Completed Capstone Project

We’ve built an interface, used it to submit queries that are then handled by a server, which returns data that can be converted to content by our React components, and our capstone project is complete.

Exercises

Reporting Other Data

A user has asked for the number of male and female animals observed for each year.

  1. Should you add this to the existing query for yearly data or create a new API call?
  2. Implement your choice.

Error Checking

  1. Modify the server to return 400 with an error message if the range of years requested is invalid
  2. Compare your implementation to someone else’s. Did you define “invalid” in the same way? I.e., will your programs always return the same status codes for every query?

Use All the Data

Create a database using all of the survey data and test the display. What bugs or shortcomings do you notice compared to displaying test data?

Merging Displays

The SurveyStats and DataDisplay components in the front end both display tables.

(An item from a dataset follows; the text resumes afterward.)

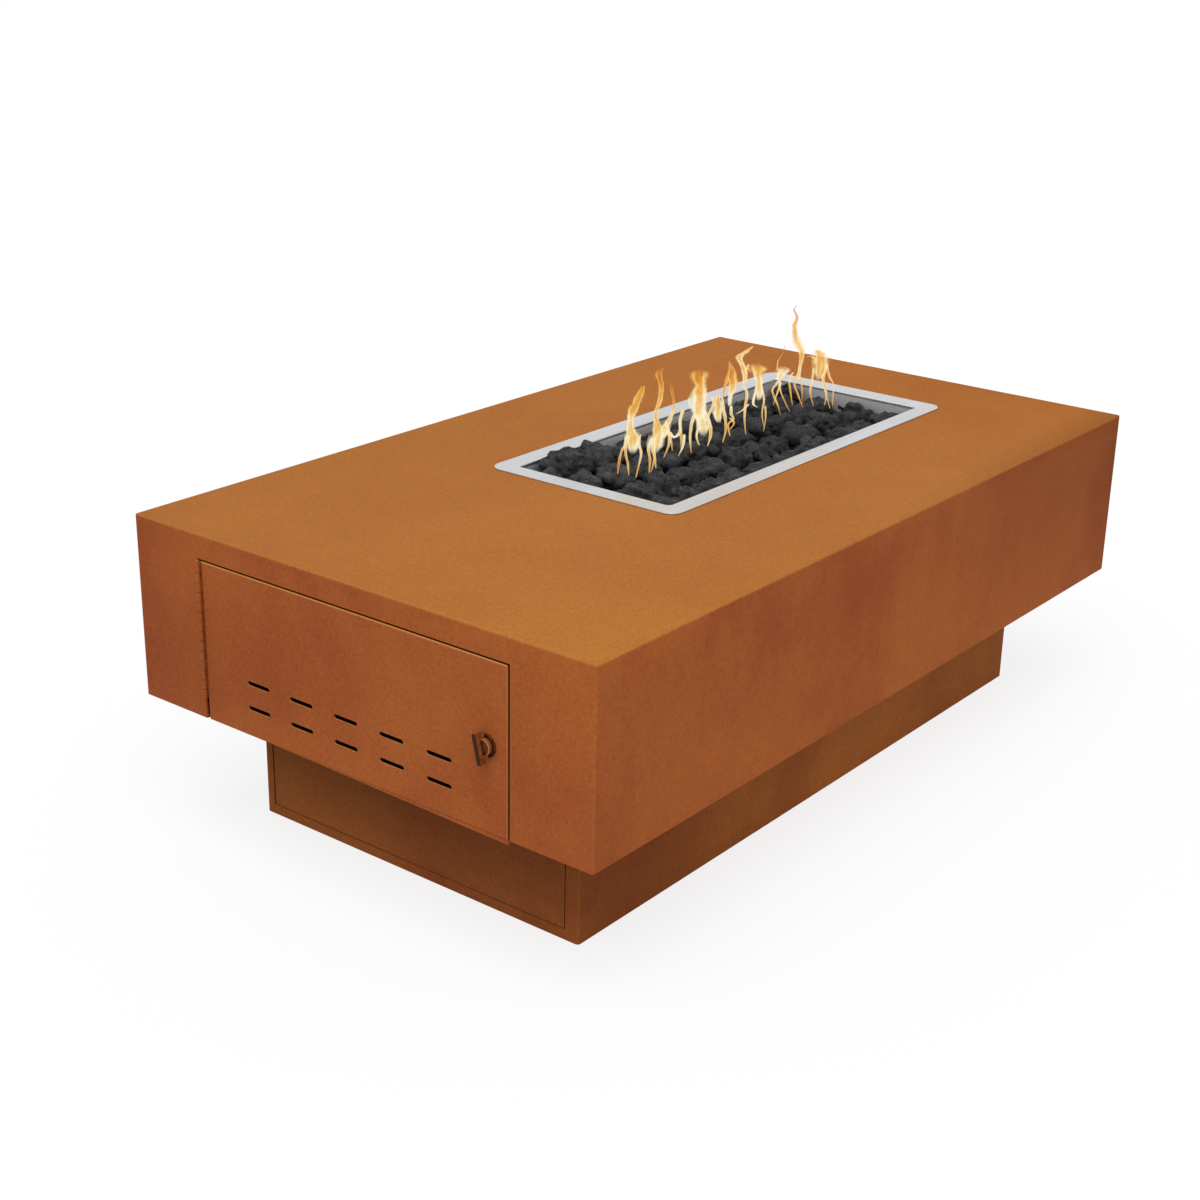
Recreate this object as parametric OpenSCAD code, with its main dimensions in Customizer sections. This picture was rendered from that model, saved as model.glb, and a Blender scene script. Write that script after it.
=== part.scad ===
// Gas fire table in weathered steel: a long box on a recessed plinth, with a drop-in stainless pan,
// a straight burner under lava rock, and a hinged service door in one end.
// Millimetres. The origin is on the floor, at the middle of the plinth. X runs along the table,
// the door end faces -X, and Z is up.

/* [Table] */
// Length of the upper box, along X
table_length = 1219.2; // [1100:0.1:1600]
// Width of the upper box, along Y
table_width = 711.2; // [640:0.1:1000]
// Height of the table top above the floor
table_height = 406.4; // [380:0.1:700]
// Height of the upper box
box_height = 237.4; // [215:0.1:330]
// Thickness of the weathered steel sheet
sheet = 3; // [2:0.1:4]
// Outside radius of the folded edges
fold_radius = 4; // [3:0.1:5]

/* [Plinth] */
// Setback of the plinth's ends from the box's ends
plinth_end_inset = 101.1; // [70:0.1:130]
// Setback of the plinth's sides from the box's sides
plinth_side_inset = 99.1; // [60:0.1:104]
// Width of the flange folded inward along the plinth's top
plinth_flange = 30; // [24:0.1:40]
// Width of the opening in the plinth's door end
end_opening_width = 480; // [300:0.1:480]
// Sideways offset of that opening from the middle
end_opening_offset = 3; // [0:0.1:3]
// Height of the strip left under that opening
end_sill_height = 12.7; // [10:0.1:30]
// Depth of the flanges folded inward round that opening
end_flange_depth = 18; // [16:0.1:24]
// Depth of the end panel's folded edges
end_panel_depth = 15; // [12:0.1:15.5]
// Seam between the end panel and the plinth
end_seam = 1.2; // [0.6:0.1:2]
// Diameter of the plinth's joining bolts
bolt_d = 8; // [6:0.1:8]

/* [Service door] */
// Width of the door opening
door_opening_width = 484; // [400:0.1:520]
// Sideways offset of the door opening from the middle
door_opening_offset = 1; // [-10:0.1:10]
// Height of steel left above the door opening
door_header_height = 31.4; // [20:0.1:40]
// Gap above the door
door_top_gap = 2; // [1:0.1:3]
// Gap at the door's free edge
door_free_gap = 2.5; // [2:0.1:4]
// Depth of the door's folded edges
door_depth = 15; // [10:0.1:18]
// How far the door stands proud of the box
door_proud = 0.4; // [0:0.1:0.6]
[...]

  1. Write a new component TableDisplay that will display an arbitrary table given a list of column names and a list of objects which all have (at least) those fields.
  2. Replace SurveyStats and DataDisplay with your new component.
  3. Modify your component so that it generates a unique ID for each value in the table. (Hint: you may need to pass in a third parameter to each call to serve as the root or stem of those unique IDs.)

Formatting

Modify DataDisplay to format fractional numbers with a single decimal place, but leave the integers as they are. Ask yourself why, seven decades after the invention of digital computers, this isn’t easier.

Data, Data Everywhere

Modify DataChart so that the word data isn’t used in so many different ways. Does doing this make you feel better about yourself as a person? Modify it again so that the height and width of the chart are passed in as well. Did that help?

Key Points

  • Use slices of actual data to test applications.
  • Test summaries and small cases so that results can be checked by hand.
  • Store state in a class, use pure functions to display it.